Suppose $M$ were a countable model. Up until now we have not discussed the role countability might play. This means that all the sets of $M$ are countable, although the enumeration of some sets of $M$ does not exist in $M$. The simplest example would be the uncountable ordinals in $M$. These of course are actually countable ordinals, and hence there is an ordinal $I$, not in $M$, which is countable, and which is larger than all the ordinals of $M$. Since $I$ is countable, it can be expressed as a relation on the integers and hence coded as a set $a$ of integers. Now if by misfortune we try to adjoin this $a$ to $M$, the result cannot possibly be a model for ZF. For if it were, the ordinal $I$ as coded by $I$1 would have to appear in $M(a)$. However, we also made the rigid assumption that we were going to add no new ordinals. This is a contradiction, so that $M(a)$ cannot be a model. From this example, we learn of the extreme danger in allowing new sets to exist. Yet $a$ itself is a new set. How then can we satisfy these two conflicting demands?

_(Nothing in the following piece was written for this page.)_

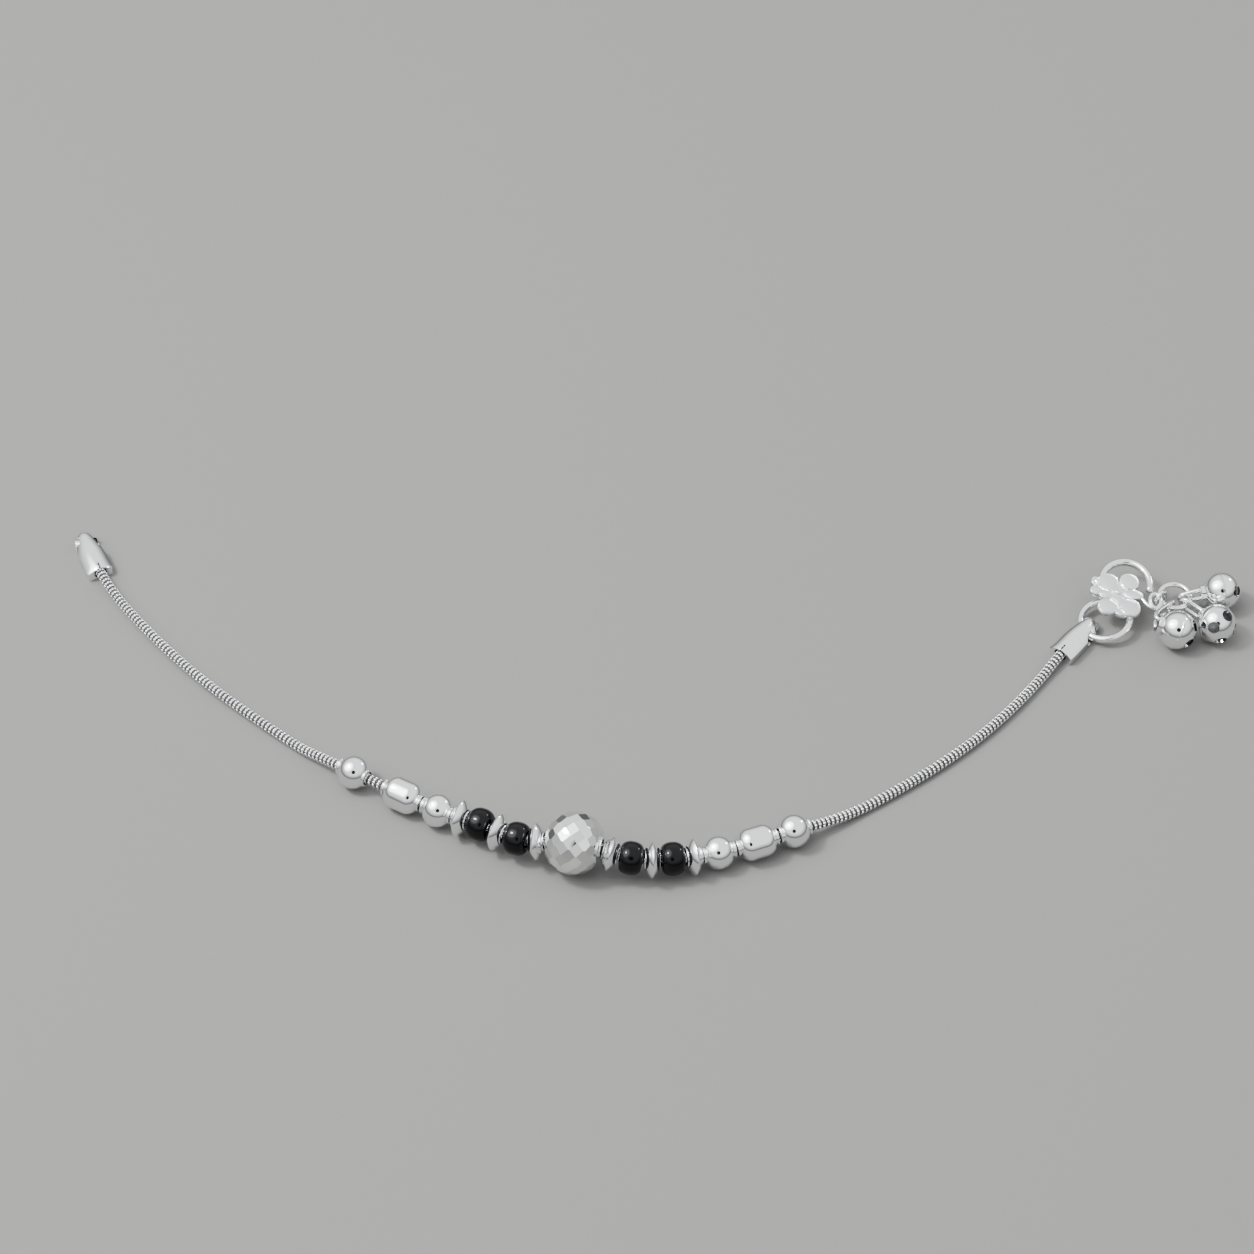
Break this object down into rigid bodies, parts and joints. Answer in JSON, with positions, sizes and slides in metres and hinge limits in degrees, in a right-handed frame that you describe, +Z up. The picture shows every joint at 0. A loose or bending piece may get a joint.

1 I think this is a typo and he meant to write $a$.


What I understand: If $M$ is countable then it cannot contain all countable ordinals (since the set of all countable ordinals is itself uncountable) hence there is at least one countable ordinal not in $M$. Since it is countable it is a subset $a$ of $\omega$. If we adjoin $a$ to $M$ then in particular $a \in M(a)$ so that we have added an ordinal that was previously not in $M$.

What I don't understand:

Why can't $M(a)$ possibly satisfy ZF? If $M$ is a countable model of ZF and we add an ordinal $a$ not in $M$, why is it impossible for $M(a)$ to still satisfy ZF?

Thank you for your help.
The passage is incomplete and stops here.